> **WHAT TO PRODUCE**
Pick out every line in the data below that holds "each".
· · ·
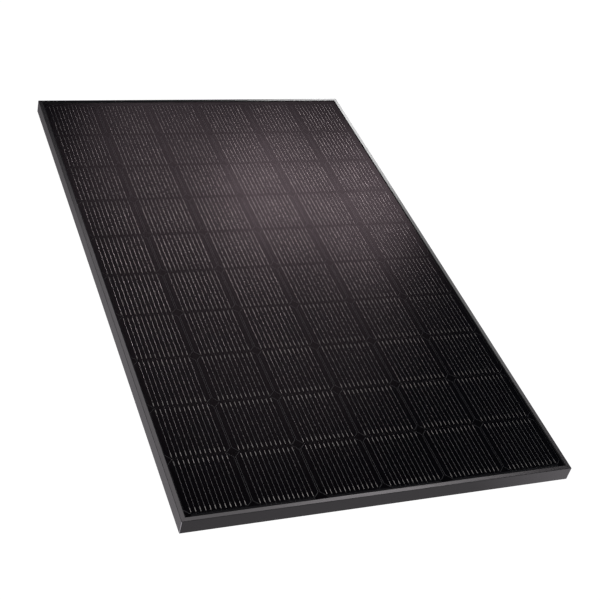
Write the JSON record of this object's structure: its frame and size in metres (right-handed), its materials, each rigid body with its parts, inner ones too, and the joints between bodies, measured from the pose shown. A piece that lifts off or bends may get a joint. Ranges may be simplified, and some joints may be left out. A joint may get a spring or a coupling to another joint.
{
  "type": "solar panel",
  "caption": "Framed monocrystalline solar panel with black cells, fine wires, a dark aluminium frame, and a junction box with two latching leads behind.",
  "frame": {"origin": "centre of the frame's back plane", "axes": "+X across the panel, +Y along its length towards the junction box, +Z out of the glass"},
  "size_m": [1.016, 1.7, 0.04],
  "materials": {
    "glass": "low-iron tempered glass, clear",
    "encapsulant": "clear laminated sheet",
    "cells": "near-black monocrystalline silicon with an anti-reflection coat",
    "wires": "tinned round wire",
    "ribbon": "black-coated ribbon",
    "backsheet": "black film",
    "frame": "black anodised, satin",
    "key": "mill finish",
    "sealant": "black silicone",
    "label": "silver film, blank",
    "box_plastic": "fine moulded texture",
    "gasket": "soft foam rubber",
    "tinned_copper": "tin plated",
    "diode": "moulded epoxy",
    "boot": "moulded rubber",
    "cable": "satin cable jacket",
    "copper": "bare copper strands",
    "connector": "satin moulded",
    "clamp_ring": "natural nylon",
    "rubber_seal": "silicone rubber"
  },
  "bodies": {
    "panel": {"front_glass": "glass", "front_encapsulant": "encapsulant", "cell_string_1": "cells", "cell_string_2": "cells", "cell_string_3": "cells", "cell_string_4": "cells", "cell_string_5": "cells", "cell_string_6": "cells", "string_wires_1": "wires", "string_wires_2": "wires", "string_wires_3": "wires", "string_wires_4": "wires", "string_wires_5": "wires", "string_wires_6": "wires", "bus_ribbons_top": "ribbon", "bus_ribbons_bottom": "ribbon", "rear_encapsulant": "encapsulant", "backsheet": "backsheet", "frame_rail_left": "frame", "frame_rail_right": "frame", "frame_rail_top": "frame", "frame_rail_bottom": "frame", "corner_keys": "key", "frame_seal": "sealant", "rating_label": "label", "box_adhesive": "sealant", "box_base": "box_plastic", "terminal_bars": "tinned_copper", "bypass_diodes": "diode", "cable_boots": "boot", "positive_cable_stub": "cable", "negative_cable_stub": "cable", "positive_core_stub": "copper", "negative_core_stub": "copper"},
    "box_lid": {"box_lid": "box_plastic", "box_gasket": "gasket"},
    "negative_lead": {"negative_cable_run": "cable", "negative_core_run": "copper"},
    "negative_lead_end": {"negative_cable_tail": "cable", "negative_core_tail": "copper", "plug_body": "connector", "plug_pin": "tinned_copper", "plug_cable_seal": "rubber_seal"},
    "plug_clamp_ring": {"plug_clamp_ring": "clamp_ring"},
    "plug_nut": {"plug_nut": "connector"},
    "positive_lead": {"positive_cable_run": "cable", "positive_core_run": "copper"},
    "positive_lead_end": {"positive_cable_tail": "cable", "positive_core_tail": "copper", "socket_body": "connector", "socket_sleeve": "tinned_copper", "socket_cable_seal": "rubber_seal", "socket_o_ring": "rubber_seal"},
    "socket_clamp_ring": {"socket_clamp_ring": "clamp_ring"},
    "socket_nut": {"socket_nut": "connector"},
    "socket_latch_left": {"socket_latch_left": "connector"},
    "socket_latch_right": {"socket_latch_right": "connector"}
  },
  "joints": [
    {"name": "lid_hinge", "type": "hinge", "parent": "panel", "child": "box_lid", "pos_m": [0, 0.7015, 0.01223], "axis": [-1, 0, 0], "range_deg": [0, 100]},
    {"name": "negative_lead_swing", "type": "hinge", "parent": "panel", "child": "negative_lead", "pos_m": [0.079, 0.752, 0.02148], "axis": [0, 0, 1], "range_deg": [-15, 3]},
    {"name": "negative_lead_bend", "type": "hinge", "parent": "negative_lead", "child": "negative_lead_end", "pos_m": [0.4, 0.452, 0.02148], "axis": [0, 0, 1], "range_deg": [-25, 6]},
    {"name": "plug_clamp_slide", "type": "slide", "parent": "negative_lead_end", "child": "plug_clamp_ring", "axis": [0, 1, 0], "range_m": [0, 0.0045]},
    {"name": "plug_nut_turn", "type": "hinge", "parent": "plug_clamp_ring", "child": "plug_nut", "pos_m": [0.4, 0.152, 0.02148], "axis": [0, 1, 0], "range_deg": [0, 1080]},
    {"name": "positive_lead_swing", "type": "hinge", "parent": "panel", "child": "positive_lead", "pos_m": [-0.079, 0.752, 0.02148], "axis": [0, 0, 1], "range_deg": [-3, 15]},
    {"name": "positive_lead_bend", "type": "hinge", "parent": "positive_lead", "child": "positive_lead_end", "pos_m": [-0.4, 0.452, 0.02148], "axis": [0, 0, 1], "range_deg": [-6, 25]},
    {"name": "socket_clamp_slide", "type": "slide", "parent": "positive_lead_end", "child": "socket_clamp_ring", "axis": [0, 1, 0], "range_m": [0, 0.0045]},
    {"name": "socket_nut_turn", "type": "hinge", "parent": "socket_clamp_ring", "child": "socket_nut", "pos_m": [-0.4, 0.152, 0.02148], "axis": [0, 1, 0], "range_deg": [0, 1080]},
    {"name": "latch_left_press", "type": "hinge", "parent": "positive_lead_end", "child": "socket_latch_left", "pos_m": [-0.4077, 0.12485, 0.02148], "axis": [0, 0, 1], "range_deg": [0, 6], "stiffness_Nm_per_rad": 0.001},
    {"name": "latch_right_press", "type": "hinge", "parent": "positive_lead_end", "child": "socket_latch_right", "pos_m": [-0.3923, 0.12485, 0.02148], "axis": [0, 0, 1], "range_deg": [-6, 0], "stiffness_Nm_per_rad": 0.001}
  ],
  "couplings": [
    {"joint": "plug_nut_turn", "follows": "plug_clamp_slide", "rad_per_m": 4188.8},
    {"joint": "socket_nut_turn", "follows": "socket_clamp_slide", "rad_per_m": 4188.8},
    {"joint": "latch_right_press", "follows": "latch_left_press", "ratio": -1}
  ]
}
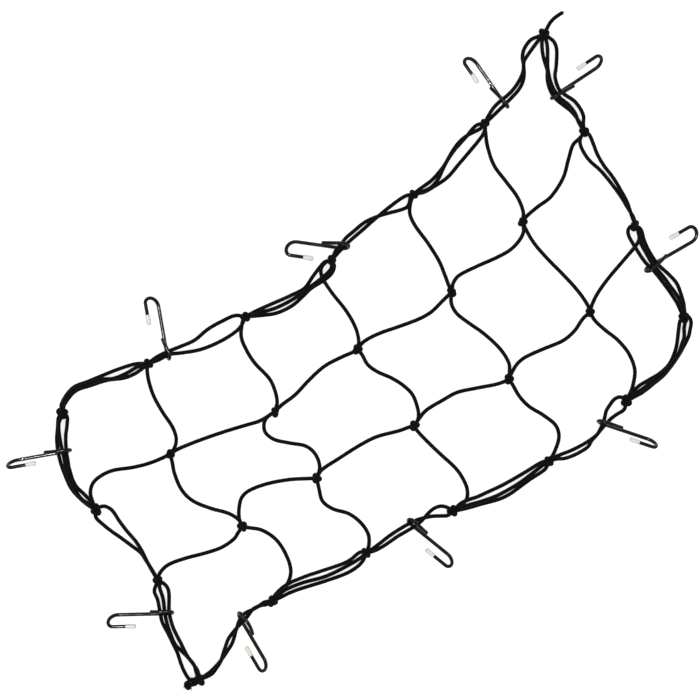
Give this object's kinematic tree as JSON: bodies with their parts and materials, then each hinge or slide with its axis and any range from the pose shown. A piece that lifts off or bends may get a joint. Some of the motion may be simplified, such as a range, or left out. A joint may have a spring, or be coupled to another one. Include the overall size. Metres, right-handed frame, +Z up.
{
  "type": "cargo net",
  "caption": "Elastic cord cargo net with square cells and bent wire hooks round its edge, laid open and loose.",
  "frame": {"origin": "under the middle of the bounding box, on the surface the net lies on", "axes": "+X along the long side of the net, +Y across it, +Z up"},
  "size_m": [0.8942, 0.5284, 0.0212],
  "materials": {
    "cord": "black woven sheath over a rubber core, matt",
    "hook_wire": "black plastic coat, glossy",
    "cap": "milky soft vinyl, half clear"
  },
  "bodies": {
    "root": {"net": "cord", "hook_1": "hook_wire", "hook_2": "hook_wire", "hook_3": "hook_wire", "hook_4": "hook_wire", "hook_5": "hook_wire", "hook_6": "hook_wire", "hook_7": "hook_wire", "hook_8": "hook_wire", "hook_9": "hook_wire", "hook_10": "hook_wire", "cap_1": "cap", "cap_2": "cap", "cap_3": "cap", "cap_4": "cap", "cap_5": "cap", "cap_6": "cap", "cap_7": "cap", "cap_8": "cap", "cap_9": "cap", "cap_10": "cap"}
  },
  "joints": []
}
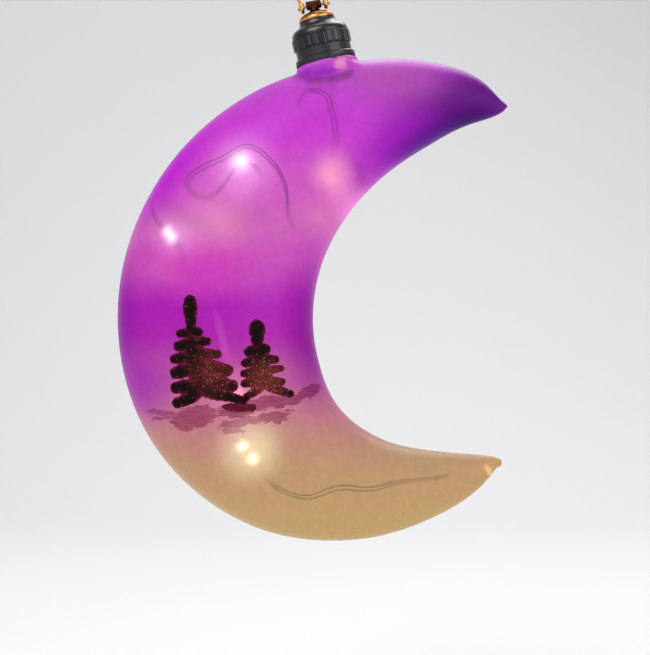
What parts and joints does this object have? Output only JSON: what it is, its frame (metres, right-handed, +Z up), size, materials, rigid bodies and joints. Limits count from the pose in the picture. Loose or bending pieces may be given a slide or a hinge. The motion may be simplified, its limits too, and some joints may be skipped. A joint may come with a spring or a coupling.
{
  "type": "hanging crescent moon ornament light",
  "caption": "Hollow frosted crescent moon with a string of micro lamps inside, a screw cap with button cells in its neck and a hinged wire loop to hang it by.",
  "frame": {"origin": "hook point, at the top inside of the hanging loop, where a hook bears", "axes": "+Z up, the moon hangs below; front with the painted pines faces -Y; the horns point to +X"},
  "size_m": [0.113, 0.0466, 0.173],
  "materials": {
    "frosted_glass": "frosted tinted glass, violet above and cream below, lit from inside",
    "seal_rubber": "black rubber",
    "glue": "set cream glue",
    "pine_paint": "dark brown raised paint with copper glitter",
    "cup_plastic": "satin black moulded plastic",
    "gland_plastic": "natural nylon",
    "board": "green solder mask",
    "resistor": "black chip resistor",
    "spring_steel": "bright steel wire",
    "cell_steel": "pressed steel can",
    "contact_brass": "bright brass",
    "switch_plastic": "ivory moulded plastic",
    "lamp_wire": "enamelled copper and silver twin wire",
    "lamp_resin": "clear resin drop round a lit warm white lamp",
    "cap_plastic": "glossy black plastic",
    "warm_brass": "warm antique brass"
  },
  "bodies": {
    "bail": {"hanging_loop": "warm_brass"},
    "cap": {"screw_cap": "cap_plastic", "finial": "warm_brass", "finial_nut": "contact_brass", "loop_pin": "spring_steel"},
    "contact": {"top_contact": "contact_brass"},
    "moon": {"moon_shell": "frosted_glass", "neck_seal": "seal_rubber", "glue_bead": "glue", "tall_pine": "pine_paint", "short_pine": "pine_paint", "battery_cup": "cup_plastic", "wire_gland": "gland_plastic", "driver_board": "board", "limiting_resistor": "resistor", "cell_spring": "spring_steel", "lower_cell": "cell_steel", "upper_cell": "cell_steel", "contact_strip": "contact_brass", "switch_leaf": "contact_brass", "cup_gasket": "seal_rubber", "light_wire": "lamp_wire", "led_bead_1": "lamp_resin", "led_bead_2": "lamp_resin", "led_bead_3": "lamp_resin", "led_bead_4": "lamp_resin", "led_bead_5": "lamp_resin", "led_bead_6": "lamp_resin", "led_bead_7": "lamp_resin", "led_bead_8": "lamp_resin"},
    "switch": {"switch_knob": "switch_plastic"}
  },
  "joints": [
    {"name": "loop_swing", "type": "hinge", "parent": "bail", "child": "cap", "pos_m": [0.0036, 0, -0.01622], "axis": [0.9763, 0, 0.2164], "range_deg": [-85, 85]},
    {"name": "cap_turn", "type": "hinge", "parent": "cap", "child": "contact", "pos_m": [0.00455, 0, -0.02052], "axis": [0.2164, 0, -0.9763], "range_deg": [0, 1080]},
    {"name": "cap_lift", "type": "slide", "parent": "contact", "child": "moon", "axis": [0.2164, 0, -0.9763], "range_m": [0, 0.0046]},
    {"name": "switch_slide", "type": "slide", "parent": "moon", "child": "switch", "axis": [-0.9763, 0, -0.2164], "range_m": [0, 0.0024]}
  ],
  "couplings": [
    {"joint": "cap_lift", "follows": "cap_turn", "m_per_rad": 0.00023873}
  ]
}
· · ·
> **FULL OUTPUT**
Write the JSON record of this object's structure: its frame and size in metres (right-handed), its materials, each rigid body with its parts, inner ones too, and the joints between bodies, measured from the pose shown. A piece that lifts off or bends may get a joint. Ranges may be simplified, and some joints may be left out. A joint may get a spring or a coupling to another joint.
Give this object's kinematic tree as JSON: bodies with their parts and materials, then each hinge or slide with its axis and any range from the pose shown. A piece that lifts off or bends may get a joint. Some of the motion may be simplified, such as a range, or left out. A joint may have a spring, or be coupled to another one. Include the overall size. Metres, right-handed frame, +Z up.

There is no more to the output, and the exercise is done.